Thanks to Finalday for steering the discussion away from personal attacks, and to Chips for putting us back on topic.
A couple points of clarification towards the latter:
"Severe Problems"
After I wrote the previous post, I was thinking that my term "severe problem" is ambiguous. I was thinking from a programmer's point of view, not a player's.
Take for example a game-crash. Obviously a game-crash is a "severe problem" from a player's point of view, but from a programmer's point of view this is always extremely easy to fix once it's reproducible. So if I say the patch looks like a lot of piddly stuff, I don't mean that it's not huge and substantial from the player's point of view -- it very well may be, e.g. & esp. the ships freezing bug -- I just mean that it would take very little time to put the changes into the code.
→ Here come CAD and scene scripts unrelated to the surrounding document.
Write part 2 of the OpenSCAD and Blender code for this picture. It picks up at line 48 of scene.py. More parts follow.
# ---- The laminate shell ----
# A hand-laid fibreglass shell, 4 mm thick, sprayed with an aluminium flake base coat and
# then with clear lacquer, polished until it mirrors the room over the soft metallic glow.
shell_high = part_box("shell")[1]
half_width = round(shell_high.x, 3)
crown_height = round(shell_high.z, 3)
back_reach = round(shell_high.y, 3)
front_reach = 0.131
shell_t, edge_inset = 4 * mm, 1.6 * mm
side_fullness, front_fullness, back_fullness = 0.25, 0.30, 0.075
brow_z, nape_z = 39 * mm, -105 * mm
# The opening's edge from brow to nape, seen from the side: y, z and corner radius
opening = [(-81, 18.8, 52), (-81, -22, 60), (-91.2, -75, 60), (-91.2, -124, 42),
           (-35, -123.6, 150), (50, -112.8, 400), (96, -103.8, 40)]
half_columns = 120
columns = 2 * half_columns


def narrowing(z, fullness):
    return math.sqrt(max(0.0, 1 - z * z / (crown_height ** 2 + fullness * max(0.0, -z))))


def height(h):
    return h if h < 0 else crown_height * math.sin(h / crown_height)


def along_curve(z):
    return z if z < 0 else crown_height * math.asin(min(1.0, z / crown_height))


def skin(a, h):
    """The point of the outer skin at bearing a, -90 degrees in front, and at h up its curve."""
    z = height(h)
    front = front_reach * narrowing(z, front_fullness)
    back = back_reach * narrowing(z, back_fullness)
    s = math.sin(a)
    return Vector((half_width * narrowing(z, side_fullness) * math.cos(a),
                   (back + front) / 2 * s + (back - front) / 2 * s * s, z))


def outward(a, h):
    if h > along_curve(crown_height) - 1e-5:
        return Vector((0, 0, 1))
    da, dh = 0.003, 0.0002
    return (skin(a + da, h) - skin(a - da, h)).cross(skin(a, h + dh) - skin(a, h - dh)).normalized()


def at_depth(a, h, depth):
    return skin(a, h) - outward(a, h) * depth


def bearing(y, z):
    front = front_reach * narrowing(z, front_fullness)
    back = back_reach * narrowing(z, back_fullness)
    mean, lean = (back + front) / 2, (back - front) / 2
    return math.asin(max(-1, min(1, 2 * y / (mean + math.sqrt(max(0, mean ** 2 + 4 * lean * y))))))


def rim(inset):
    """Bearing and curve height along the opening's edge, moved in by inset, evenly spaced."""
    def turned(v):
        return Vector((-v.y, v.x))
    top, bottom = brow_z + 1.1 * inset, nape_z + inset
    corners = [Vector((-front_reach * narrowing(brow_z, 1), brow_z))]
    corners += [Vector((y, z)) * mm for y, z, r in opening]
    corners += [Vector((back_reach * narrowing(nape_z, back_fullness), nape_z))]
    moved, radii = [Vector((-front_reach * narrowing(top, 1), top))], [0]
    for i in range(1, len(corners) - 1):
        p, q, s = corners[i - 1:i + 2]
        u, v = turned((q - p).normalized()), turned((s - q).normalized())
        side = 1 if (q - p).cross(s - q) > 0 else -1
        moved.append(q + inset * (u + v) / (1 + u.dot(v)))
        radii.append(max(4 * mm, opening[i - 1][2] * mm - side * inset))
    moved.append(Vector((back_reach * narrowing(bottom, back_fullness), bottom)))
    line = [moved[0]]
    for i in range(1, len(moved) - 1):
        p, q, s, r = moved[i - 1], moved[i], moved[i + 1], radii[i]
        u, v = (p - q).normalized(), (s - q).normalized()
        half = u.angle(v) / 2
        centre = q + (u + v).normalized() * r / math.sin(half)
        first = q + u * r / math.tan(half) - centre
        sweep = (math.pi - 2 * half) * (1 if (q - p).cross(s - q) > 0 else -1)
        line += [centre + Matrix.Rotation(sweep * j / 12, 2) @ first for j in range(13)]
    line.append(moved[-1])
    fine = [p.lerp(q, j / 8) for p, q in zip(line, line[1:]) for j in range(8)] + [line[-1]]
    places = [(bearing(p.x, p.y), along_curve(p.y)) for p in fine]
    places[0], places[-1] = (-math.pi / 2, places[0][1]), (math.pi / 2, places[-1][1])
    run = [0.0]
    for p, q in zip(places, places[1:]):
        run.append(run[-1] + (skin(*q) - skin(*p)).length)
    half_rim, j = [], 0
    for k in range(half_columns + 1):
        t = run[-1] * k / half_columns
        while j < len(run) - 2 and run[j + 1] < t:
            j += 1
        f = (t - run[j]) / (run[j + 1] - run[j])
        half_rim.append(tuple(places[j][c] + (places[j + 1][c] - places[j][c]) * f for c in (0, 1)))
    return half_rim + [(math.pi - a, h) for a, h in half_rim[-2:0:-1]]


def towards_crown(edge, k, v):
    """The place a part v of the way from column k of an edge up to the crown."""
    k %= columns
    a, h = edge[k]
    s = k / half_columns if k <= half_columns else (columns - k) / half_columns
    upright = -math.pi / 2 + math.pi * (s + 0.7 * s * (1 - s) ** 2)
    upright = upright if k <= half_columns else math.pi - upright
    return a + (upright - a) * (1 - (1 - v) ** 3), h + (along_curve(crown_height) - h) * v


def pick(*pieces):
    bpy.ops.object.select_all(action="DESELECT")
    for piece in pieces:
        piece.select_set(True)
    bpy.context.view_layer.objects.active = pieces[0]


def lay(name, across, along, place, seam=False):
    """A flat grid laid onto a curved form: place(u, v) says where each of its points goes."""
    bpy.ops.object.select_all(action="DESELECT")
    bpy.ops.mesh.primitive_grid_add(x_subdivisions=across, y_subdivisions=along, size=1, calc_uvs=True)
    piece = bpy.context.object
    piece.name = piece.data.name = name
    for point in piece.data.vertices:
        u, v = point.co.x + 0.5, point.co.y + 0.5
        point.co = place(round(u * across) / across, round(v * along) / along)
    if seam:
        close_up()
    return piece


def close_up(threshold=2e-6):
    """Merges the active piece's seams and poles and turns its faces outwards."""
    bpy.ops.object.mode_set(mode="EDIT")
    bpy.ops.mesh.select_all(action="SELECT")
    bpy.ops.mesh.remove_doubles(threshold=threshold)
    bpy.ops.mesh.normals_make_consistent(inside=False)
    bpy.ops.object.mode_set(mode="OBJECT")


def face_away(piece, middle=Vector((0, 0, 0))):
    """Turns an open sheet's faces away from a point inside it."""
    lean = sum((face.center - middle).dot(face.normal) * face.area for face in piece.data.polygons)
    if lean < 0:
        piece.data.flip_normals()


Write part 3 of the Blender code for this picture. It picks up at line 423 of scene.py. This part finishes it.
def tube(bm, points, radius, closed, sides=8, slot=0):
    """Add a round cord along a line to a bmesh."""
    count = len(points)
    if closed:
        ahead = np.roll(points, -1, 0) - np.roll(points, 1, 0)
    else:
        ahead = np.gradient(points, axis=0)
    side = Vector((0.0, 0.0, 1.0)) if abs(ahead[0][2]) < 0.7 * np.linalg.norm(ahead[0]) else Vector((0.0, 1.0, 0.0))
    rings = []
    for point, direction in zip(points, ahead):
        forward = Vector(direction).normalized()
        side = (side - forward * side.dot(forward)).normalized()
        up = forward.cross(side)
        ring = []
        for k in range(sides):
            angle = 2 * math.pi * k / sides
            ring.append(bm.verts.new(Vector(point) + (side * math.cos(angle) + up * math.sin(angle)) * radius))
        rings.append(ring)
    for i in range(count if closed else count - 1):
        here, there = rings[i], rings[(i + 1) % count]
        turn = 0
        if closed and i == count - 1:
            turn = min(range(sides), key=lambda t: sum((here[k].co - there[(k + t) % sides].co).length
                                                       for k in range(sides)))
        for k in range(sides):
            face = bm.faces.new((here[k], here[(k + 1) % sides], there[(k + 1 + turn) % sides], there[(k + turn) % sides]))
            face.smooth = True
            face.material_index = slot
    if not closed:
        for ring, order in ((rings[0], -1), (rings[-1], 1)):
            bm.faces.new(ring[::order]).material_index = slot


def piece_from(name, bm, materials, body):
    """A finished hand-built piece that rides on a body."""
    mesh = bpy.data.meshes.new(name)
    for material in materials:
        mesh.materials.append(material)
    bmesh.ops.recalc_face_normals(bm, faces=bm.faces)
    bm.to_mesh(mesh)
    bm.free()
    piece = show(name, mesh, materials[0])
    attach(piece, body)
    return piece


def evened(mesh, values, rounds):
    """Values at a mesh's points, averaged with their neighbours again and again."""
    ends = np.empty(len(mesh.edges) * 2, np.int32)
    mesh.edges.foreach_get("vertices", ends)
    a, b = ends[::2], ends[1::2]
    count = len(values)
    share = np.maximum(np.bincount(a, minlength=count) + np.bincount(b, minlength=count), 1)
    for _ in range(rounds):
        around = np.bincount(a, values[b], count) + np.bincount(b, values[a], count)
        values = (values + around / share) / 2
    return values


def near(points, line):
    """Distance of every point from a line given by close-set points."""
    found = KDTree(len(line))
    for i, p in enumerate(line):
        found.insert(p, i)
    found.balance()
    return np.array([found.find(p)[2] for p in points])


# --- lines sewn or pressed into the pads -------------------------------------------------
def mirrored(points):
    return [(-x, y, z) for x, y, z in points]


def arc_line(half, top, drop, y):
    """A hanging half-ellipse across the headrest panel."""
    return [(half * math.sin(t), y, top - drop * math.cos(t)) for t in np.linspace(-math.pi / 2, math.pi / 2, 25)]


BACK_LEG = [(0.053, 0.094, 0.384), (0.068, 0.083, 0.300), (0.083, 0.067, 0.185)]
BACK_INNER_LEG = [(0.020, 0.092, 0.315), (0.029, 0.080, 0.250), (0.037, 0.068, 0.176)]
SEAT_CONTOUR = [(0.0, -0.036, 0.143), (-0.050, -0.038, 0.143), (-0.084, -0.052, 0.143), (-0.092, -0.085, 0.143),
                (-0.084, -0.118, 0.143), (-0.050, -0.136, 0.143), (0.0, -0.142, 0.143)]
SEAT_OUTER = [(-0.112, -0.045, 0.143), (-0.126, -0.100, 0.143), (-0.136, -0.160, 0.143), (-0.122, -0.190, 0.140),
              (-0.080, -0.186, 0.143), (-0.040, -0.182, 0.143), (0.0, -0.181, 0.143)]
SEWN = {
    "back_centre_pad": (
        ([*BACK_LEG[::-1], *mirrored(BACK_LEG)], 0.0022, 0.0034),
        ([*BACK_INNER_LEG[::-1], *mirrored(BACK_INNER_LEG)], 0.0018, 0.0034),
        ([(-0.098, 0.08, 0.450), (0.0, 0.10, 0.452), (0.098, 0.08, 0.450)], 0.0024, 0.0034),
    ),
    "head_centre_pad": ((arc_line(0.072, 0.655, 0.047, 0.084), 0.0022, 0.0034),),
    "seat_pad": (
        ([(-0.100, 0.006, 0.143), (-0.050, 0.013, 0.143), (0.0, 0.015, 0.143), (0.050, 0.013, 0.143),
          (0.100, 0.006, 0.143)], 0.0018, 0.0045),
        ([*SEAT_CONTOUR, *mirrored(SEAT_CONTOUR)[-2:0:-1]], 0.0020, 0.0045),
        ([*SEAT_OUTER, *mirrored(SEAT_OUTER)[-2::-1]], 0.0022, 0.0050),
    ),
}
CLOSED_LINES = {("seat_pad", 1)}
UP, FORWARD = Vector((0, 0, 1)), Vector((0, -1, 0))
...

A "severe problem" from a programmer's point of view would be where an entire system had to be re-engineered, for example because it doesn't scale well. (A more concrete but made-up example of scaling problems: if there were too much lag time in AI calculations in larger battles, the AI may need to be rewritten).
If the game were released with a lot of piddly problems, I wouldn't mind at all, so long as they're fixed in a patch. Severe problems are really serious, because often they're prohibitively expensive to fix. -- Such as the writing and mission design. (Two separate severe problems.) It's mainly the mission design that gets me. But yeah, neither one can possibly be fixed. I mean, in principle it can be done of course, and it would be fantastic if they did it, but I really doubt they'll go to the trouble.
I consider the lack of game-design a gamekiller because the bare simulation isn't sufficient, as it is in
X3. In
X3, it's fine if the story sucks: you can just ignore it. It's not really the strength.
SpaceFarce doesn't have an interesting enough simulation. It's like flying
Freelancer or
Darkstar One after the campaign: it gets boring
fast. This is a subjective thing of course, but hopefully the theoretical framework is clear.
Oh, and yes the story is "playable" in the sense that there are no showstopping bugs.
Developers Reconnecting with the Community
No, I don't expect them to come out with "yup we made a stinker, sorry folks" -- but something more like this: "we recognize that people are disappointed, and we'd like to open up the process by which we fix things, so you (the community) can be a part of the solution."
Then, real discussion, not advertising, not stonewalling, not patronizing.
Will they catch hell from the disappointed fans? Yes. Is that disincentive? Certainly. Nobody wants to face that music. But it's worth doing anyway. "Throw your suggestion on this big unordered pile" doesn't really sound like a plan, but rather more like a dodge.
In the earlier phase of this game's development, there was a separate suggestion board (on the official site), indexed by topic and everything. Something like that would have been a good move.
On the
Suggestions thread, I showed in some detail, with examples, how it's really necessary to get context and feedback, if one is to make non-trivial suggestions. Hopefully that point is well taken.
==
Just to contextualize: I brought up these two main issues not because I'm trying to hammer a point that's already been made, but because I wanted to show that the severe problems (and the developer's response) have nothing to do with JoWood.
The worst JoWood did was force Provox to keep their agreed deadline, and the game consequently shipped with some bugs and minus a few minor features.
As I mentioned above, these kind of piddly problems (autopilot doesn't work, the ship freezes, etc.) -- even if they appear severe from the player's point-of-view -- are perfectly acceptable, since a patch will fix 'em just fine. They don't devalue the game in the long term.
If you're like me, and sad about a potentially-beautiful game permanently badly disfigured, you're not thinking about problems that the JoWood had anything to do with.